The first round of the 2022 presidential elections may still be ten months away, but leftist Senator Gustavo Petro’s consistent poll lead raises the question of whether a Petro victory is inevitable. Below we examine early electoral dynamics on the Left and Center-Left.

Petro’s poll lead is striking but caveats are necessary. Petro is the only confirmed candidate in a very crowded field of possible contenders, which will only truly thin out in March 2022 when party and coalition primaries are scheduled. Moreover, many voters remain uninterested or undecided at this early stage of the race. Finally, there is a local precedent of early poll leaders not ultimately winning the presidency.

Petro’s biggest challenge is that he continues to generate intense resistance from the Center-Left, most pointedly from the centrist former Antioquia governor Sergio Fajardo, who was narrowly squeezed out of the 2018 presidential run-off vote by Petro. Ahead of that run-off, in which Petro was easily defeated by President Ivan Duque, Fajardo preferred to cast a blank ballot rather than vote for Petro. The two have been at loggerheads ever since.

Petro’s problem is that he will struggle to win without support from the centerground. Following his defeat in 2018, Petro is aware of this Achilles Heel. Petro has recruited a pair of prominent former “U” party senators – Roy Barreras and Armando Benedetti – in a bid to project a more pragmatic image. More recently, there have been attempts to convince the highly-regarded former health minister and putative presidential contender Alejandro Gaviria over to Petro’s Historic Pact bloc – to no avail.
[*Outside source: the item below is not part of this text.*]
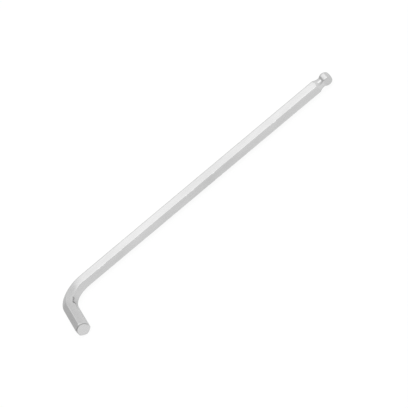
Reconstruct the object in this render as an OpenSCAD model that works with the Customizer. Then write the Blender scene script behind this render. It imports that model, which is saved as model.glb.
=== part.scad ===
// Long-arm hex key with a ball end.
// One bar of hexagonal steel: a long arm that ends in a turned hexagonal ball,
// a right-angle bend, and a short arm with a flat, chamfered end.
// The key lies flat, with its long arm along +X and its short arm along -Y.
// The bar has flats on the inside and the outside of the bend, so the key lies on a
// corner of each arm. The origin is on the surface that it lies on, in the middle of
// the space that the key takes up.

/* [Bar] */
// Size of the hexagon across its flats
across_flats = 8; // [5:0.5:12]
// Radius of the bar's rounded corners
corner_r = 0.6; // [0.3:0.05:1]

/* [Arms] */
// Long arm, from its tip to the outside of the short arm
long_arm = 208; // [100:1:300]
// Short arm, from its flat end to the outside of the long arm
short_arm = 44; // [34:0.5:90]
// Radius of the inside of the bend
bend_inside_r = 10.8; // [5:0.2:16]
// Width of the chamfer on the short arm's end, at the flats
end_chamfer = 0.4; // [0.2:0.05:1]

/* [Ball end] */
// Width across the ball's flats where the dome of the tip starts, as a share of the bar's
tip_share = 0.62; // [0.4:0.02:0.8]
// Radius of the slightly domed tip
tip_dome_r = 9; // [8:0.5:30]
// Depth of the turned neck below the flats
neck_depth = 0.95; // [0.4:0.05:1.5]
// Length of the plain neck behind the ball
neck_length = 1; // [0.4:0.1:4]
// Radius of the hollow curve from the neck up to the full bar
shoulder_r = 5.5; // [3:0.1:12]

/* [Hidden] */

$fn = 96;

// Room that a cutting shape has past what it cuts
spare = 1;

// The hexagon: half its width across the flats, how far its corners would reach if sharp,
// and how far they reach rounded
flat_r = across_flats / 2;
sharp_corner_r = flat_r / cos(30);
corner_centre_r = sharp_corner_r - corner_r / cos(30);
corner_reach = corner_centre_r + corner_r;

// The round corners stand this little over the flats, so that their arcs cross the flats
// instead of only touching them
corner_lift = 0.001;

// The bend, measured to the middle of the bar
bend_r = bend_inside_r + flat_r;

// Lengths of the straight arms, from the middle of the other arm
long_reach = long_arm - flat_r;
short_reach = short_arm - flat_r;

// The dome of the tip starts where the ball's curved flats have come down to this half width
tip_flat_r = tip_share * flat_r;
ball_to_dome = sqrt(pow(flat_r, 2) - pow(tip_flat_r, 2));
dome_height = tip_dome_r - sqrt(pow(tip_dome_r, 2) - pow(tip_flat_r, 2));
ball_to_tip = ball_to_dome + dome_height;
ball_x = long_reach - ball_to_tip;

// The neck starts where it meets the ball's curved flats
neck_r = flat_r - neck_depth;
neck_front_x = ball_x - sqrt(pow(flat_r, 2) - pow(neck_r, 2));
neck_back_x = neck_front_x - neck_length;

// The back of the ball ends inside the neck, past the place where even its corners meet it
corners_in_neck = sqrt(pow(flat_r, 2) - pow(neck_r * cos(30), 2));
ball_back = (corners_in_neck + flat_r) / 2;

// A point at a distance r from the origin, in the direction of the angle a
function polar(r, a) = r * [cos(a), sin(a)];

// The bar's section, with flats facing along X and corners facing along Y
module hexagon_section() {
    polygon([
        for (a = [30:60:330], side = [-30, 30]) polar(corner_centre_r, a) + polar(corner_r, a + side)
    ]);
    for (a = [30:60:330]) translate(polar(corner_centre_r, a)) circle(r = corner_r + corner_lift);
}

// What is drawn or turned about Z, laid along the middle of the long arm.
// X here runs from the middle of the short arm to the tip.
module along_long_arm(x) {
    translate([x, 0, 0]) rotate([90, 0, 90]) children();
}

// The straight part of the long arm
module long_arm_bar() {
    along_long_arm(bend_r) linear_extrude(neck_back_x - bend_r) hexagon_section();
}

// The ring that is turned off the end of the long arm, to leave a hollow shoulder
module shoulder_cut() {
    ring_width = sharp_corner_r - neck_r + 2 * spare;
    along_long_arm(neck_back_x) rotate_extrude() translate([neck_r, 0]) intersection() {
        translate([shoulder_r, 0]) circle(r = shoulder_r);
        translate([-spare, -shoulder_r]) square([ring_width, shoulder_r + spare]);
    }
}

// The right-angle bend, swept about an upright axis on the inside of the corner
module bend() {
    translate([bend_r, -bend_r, 0]) rotate_extrude(angle = 90, start = 90)
        translate([bend_r, 0]) hexagon_section();
}

// The straight part of the short arm, with a chamfer turned on its free end
module short_arm_bar() {
    translate([0, -short_reach, 0]) rotate([-90, 0, 0]) intersection() {
        linear_extrude(short_reach - bend_r) hexagon_section();
        cylinder(r1 = flat_r - end_chamfer, r2 = flat_r - end_chamfer + short_reach, h = short_reach);
    }
}

// The round neck, run on to the middle of the ball
module neck() {
    along_long_arm(neck_back_x) cylinder(r = neck_r, h = ball_x - neck_back_x);
}

// One of three crossed cylinders as wide as the bar. It gives the ball two curved flats,
// facing the angle a and the opposite way.
module curved_flats(a) {
    rotate([90, 0, a]) cylinder(r = flat_r, h = 2 * across_flats, center = true);
}

// The blank of the ball, turned before its flats are cut. It is round about its own middle
// and as thick as the bar with its rounded corners, with a domed tip and a flat back.
module ball_blank() {
    rotate_extrude() intersection() {
        circle(r = corner_reach);
        translate([0, ball_to_tip - tip_dome_r]) circle(r = tip_dome_r);
        translate([0, -ball_back]) square([across_flats, ball_back + ball_to_tip + spare]);
    }
}

// The hexagonal ball. The blank is left only as a small rounded patch on the widest part of
// each edge, and elsewhere the curved flats meet.
module ball() {
    along_long_arm(ball_x) intersection() {
        ball_blank();
        curved_flats(0);
        curved_flats(60);
        curved_flats(120);
    }
}

// The whole key, in one piece
module hex_key() {
    color([0.78, 0.79, 0.8])
        translate([flat_r - long_arm / 2, short_arm / 2 - flat_r, corner_reach]) {
            difference() {
                long_arm_bar();
                shoulder_cut();
            }
            bend();
            short_arm_bar();
            neck();
            ball();
        }
}

hex_key();
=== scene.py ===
# %% [markdown]
# # A ball-end hex key in satin-plated steel
#
# The object is one bar of hexagonal steel, 8 mm across the flats. It is bent once, its long
# arm ends in a turned hexagonal ball, and its short arm ends in a flat, chamfered face. The
# whole key is plated, so its looks are one metal finish that changes from place to place:
# drawn along the arms, creased inside the bend, turned on the ball and the neck, ground on
# the flat end, and rubbed a little brighter on the corners.

import math

import bpy
import numpy as np
from mathutils import Matrix, Vector


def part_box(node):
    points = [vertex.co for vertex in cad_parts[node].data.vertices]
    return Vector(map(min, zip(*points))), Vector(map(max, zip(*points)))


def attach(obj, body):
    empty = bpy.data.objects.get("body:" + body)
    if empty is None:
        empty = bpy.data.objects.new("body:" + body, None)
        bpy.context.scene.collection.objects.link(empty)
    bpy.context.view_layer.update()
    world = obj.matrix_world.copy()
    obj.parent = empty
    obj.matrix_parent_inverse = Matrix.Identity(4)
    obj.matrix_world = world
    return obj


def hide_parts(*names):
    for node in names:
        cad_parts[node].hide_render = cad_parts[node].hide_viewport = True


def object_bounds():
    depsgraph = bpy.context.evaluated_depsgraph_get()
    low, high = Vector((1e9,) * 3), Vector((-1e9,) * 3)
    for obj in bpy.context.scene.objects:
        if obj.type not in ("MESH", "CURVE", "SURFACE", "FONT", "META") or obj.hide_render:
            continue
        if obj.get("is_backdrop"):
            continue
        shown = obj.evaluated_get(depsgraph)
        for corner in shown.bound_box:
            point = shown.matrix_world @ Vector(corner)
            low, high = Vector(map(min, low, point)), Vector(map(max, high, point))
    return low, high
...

Petro sees the Liberal party – which wants Gaviria as its candidate – as critical to his chances.

However, the Center-Left is organizing as an alternative to Petro. The Coalition of Hope officially launched in June with five heavyweight presidential aspirants who will compete for the nomination in the March 2022 primaries. In addition to Fajardo, the most potent of these appears to be former senator Juan Manuel Galan, the son of the assassinated 1990 presidential candidate Luis Carlos Galan. Note that the Coalition of Hope is also courting Gaviria. Meanwhile, the Green Alliance (which backed Fajardo in 2018) has not formally signed up to the new Coalition because a minority of its members favor Petro.
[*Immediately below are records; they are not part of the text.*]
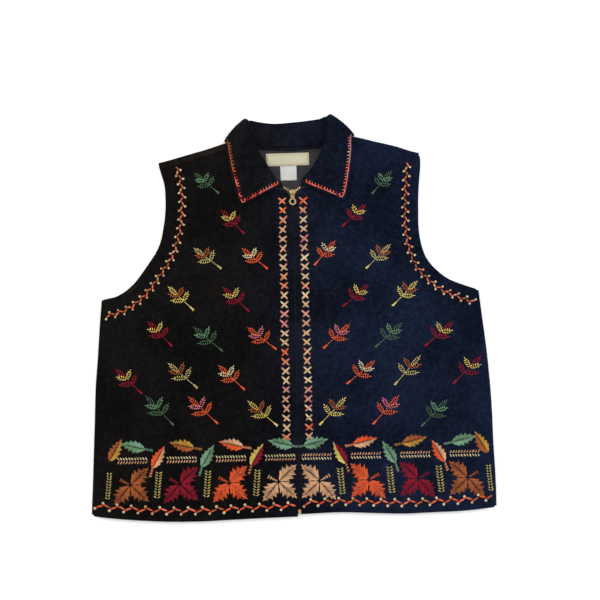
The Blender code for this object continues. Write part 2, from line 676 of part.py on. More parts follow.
def build_slider(material, collection):
    """Slider: two shield plates, a wedge between them and a bridge that holds the pull."""
    half = SLIDER["length"] / 2
    wide = SLIDER["top"] / 2
    narrow = SLIDER["foot"] / 2
    shield = [(-narrow, -half), (narrow, -half), (narrow + 0.3, -half + 3.0), (wide, 0.5), (wide, half - 2.2)]
    shield += [(wide - 1.2, half - 0.5), (1.6, half), (-1.6, half), (-wide + 1.2, half - 0.5)]
    shield += [(-wide, half - 2.2), (-wide, 0.5), (-narrow - 0.3, -half + 3.0)]
    wedge = [(-0.5, 1.4), (0.5, 1.4), (1.3, half - 1.0), (-1.3, half - 1.0)]
    low, top, _ = slider_levels()
    plate = SLIDER["plate"]
    y = SLIDER["y"]
    upper = moved(outline_solid("plate_up", [shield], plate, 0.25), y=y, z=top - plate / 2)
    lower = moved(outline_solid("plate_low", [shield], plate, 0.25), y=y, z=low - plate / 2)
    post = moved(outline_solid("wedge", [wedge], SLIDER["inside"] + plate), y=y, z=low + SLIDER["inside"] / 2)
    long_half = BRIDGE["length"] / 2
    tall = BRIDGE["height"]
    bar = BRIDGE["bar"]
    arch = [(-long_half, -plate / 2), (-long_half, tall - 1.2), (-long_half + 1.2, tall), (long_half - 1.2, tall),
            (long_half, tall - 1.2), (long_half, -plate / 2), (long_half - bar, -plate / 2),
            (long_half - bar, tall - bar), (-long_half + bar, tall - bar), (-long_half + bar, -plate / 2)]
    bridge = moved(outline_solid("bridge", [arch], BRIDGE["width"], 0.2), y=y, z=top, stand=True)
    return join_solids("zip_slider", [upper, lower, post, bridge], material, collection)


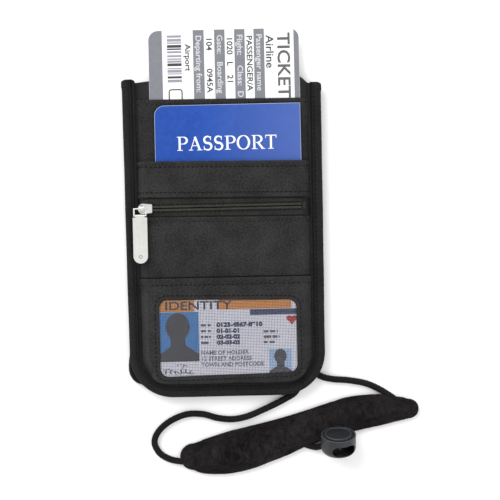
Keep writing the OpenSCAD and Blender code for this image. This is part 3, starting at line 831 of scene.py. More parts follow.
class PANELS_OT_build(PieceOperator, bpy.types.Operator):
    """Adds the back, the linings and the pocket panels"""
    bl_idname = "neck_pouch.panels"
    bl_label = "Cloth Panels"

    def execute(self, context):
        cols = context.scene.neck_pouch.panel_columns
        outer, inner = ("shell_fabric", shell_fabric()), ("lining_fabric", lining_fabric())

        def back_top(x):
            return BACK_TOP_Y + np.interp(x, BACK_TOP_X, BACK_TOP_RISE)

        def back_height(x, y):
            return BACK_Z + 0.12 * soft_waves(x, y) * rise(x, y)

        def lining_height(x, y):
            return LINING_Z + 0.1 * soft_waves(x, y) * rise(x, y)

        def pocket_lining_height(x, y):
            return 6.3 + 2.6 * rise(x, y)

        # Each panel: its piece and node, its low and high edge, its height, its cloth and its shape
        panels = (
            ("back_panel_cloth", "back_panel", -HALF_H, BACK_TOP_Y, back_height, outer,
             {"inset": 6, "top": back_top}),
            ("back_lining_cloth", "back_lining", -HALF_H, BACK_TOP_Y, lining_height, inner,
             {"inset": 6, "top": lambda x: back_top(x) - 1.2}),
            ("slip_pocket_cloth", "slip_pocket_panel", -HALF_H, MOUTHS["slip"][0], slip_height,
             outer, {"top": lambda x: mouth("slip", x)}),
            ("zip_pocket_lining_cloth", "zip_pocket_lining", -HALF_H, 30.5, pocket_lining_height,
             inner, {}),
            ("passport_pocket_cloth", "passport_pocket_panel", MOUTHS["fold"][0],
             MOUTHS["passport"][0], front_height, outer,
             {"step": 0.6, "top": lambda x: mouth("passport", x),
              "bottom": lambda x: mouth("fold", x)}),
            ("zip_pocket_cloth", "zip_pocket_panel", -HALF_H, MOUTHS["lower"][0], front_height,
             outer, {"step": 0.8, "top": lambda x: mouth("lower", x)}),
        )
        for piece, replaced, low, high, height, (slot_name, finish), shape in panels:
            grid = panel_grid(low, high, height, cols=cols, **shape)
            thickness = CLOTH_T if slot_name == "shell_fabric" else LINING_T
            add_mesh(piece, shell(grid, thickness), "pouch", finish,
                     replaces=(replaced,))
        return {"FINISHED"}


def window_ring(grow, count):
    """Points round the window's rounded rectangle, grown, anticlockwise from its right side."""
    hx, hy, r = WINDOW_HALF[0] + grow, WINDOW_HALF[1] + grow, WINDOW_R + grow * 0.6
    a = np.linspace(0, math.pi / 2, 12)
    corner = np.stack([np.cos(a), np.sin(a)], -1) * r
    parts = []
    for c, s, cx, cy in ((1, 0, hx - r, hy - r), (0, 1, r - hx, hy - r), (-1, 0, r - hx, r - hy),
                         (0, -1, hx - r, r - hy)):
        parts.append(np.stack([corner[:, 0] * c - corner[:, 1] * s + cx,
                               corner[:, 0] * s + corner[:, 1] * c + cy], -1))
    loop = np.concatenate(parts)
    loop[:, 1] *= 1 - WINDOW_TAPER * smoothstep((loop[:, 0] / hx + 1) / 2)
    loop = np.concatenate([loop, loop[:1]])
    gone = run_lengths(loop)
    return look_up(np.arange(count) / count * gone[-1], gone, loop)


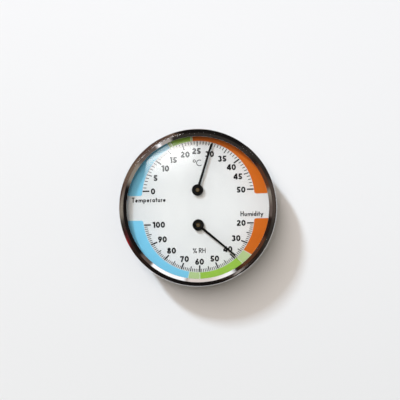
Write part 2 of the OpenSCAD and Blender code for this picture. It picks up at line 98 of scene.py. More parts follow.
class Graph:
    """Adds and joins the nodes of one node tree."""

    def __init__(self, tree: bpy.types.NodeTree) -> None:
        """Empties the tree and keeps it."""
        self.tree = tree
        tree.nodes.clear()

    def feed(self, socket: Socket, value: object) -> None:
        """Links a socket to another node's output, or sets its value.

        Args:
            socket: The input.
            value: The other node's output, or a plain value.
        """
        if isinstance(value, bpy.types.NodeSocket):
            self.tree.links.new(value, socket)
        else:
            socket.default_value = value

    def add(self, kind: str, inputs: dict | None = None, **settings: object) -> bpy.types.Node:
        """Adds a node.

        Args:
            kind: Node type.
            inputs: Values or sockets by the node's input name or number.
            **settings: Properties of the node itself.

        Returns:
            The new node.
        """
        node = self.tree.nodes.new(kind)
        for name, value in settings.items():
            setattr(node, name, value)
        for key, value in (inputs or {}).items():
            self.feed(node.inputs[key], value)
        return node

    def math(self, operation: str, *values: object) -> Socket:
        """Returns the result of one sum on numbers or sockets."""
        return self.add("ShaderNodeMath", dict(enumerate(values)), operation=operation).outputs[0]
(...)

In this context, and if there is no significant shift in the landscape, the 2022 race could see a very similar dynamic prevail on the Left and Center-Left as in 2018. Within this space, factors that could alter the outlook include which side Gaviria and the bulk of the Liberal party settle on, and whether Petro undertakes any credible shift to pragmatism that enables him to break down resistance to his leadership. External considerations include important circumstantial factors: the Duque administration’s performance over the next few months; whether protests re-emerge; and the Right’s own fractured presidential nomination contest. At a deeper level, the key question is how the pandemic and its economic and social fallout will reverberate on public hesitancy towards Petro and the Left, which should become clearer in the months ahead.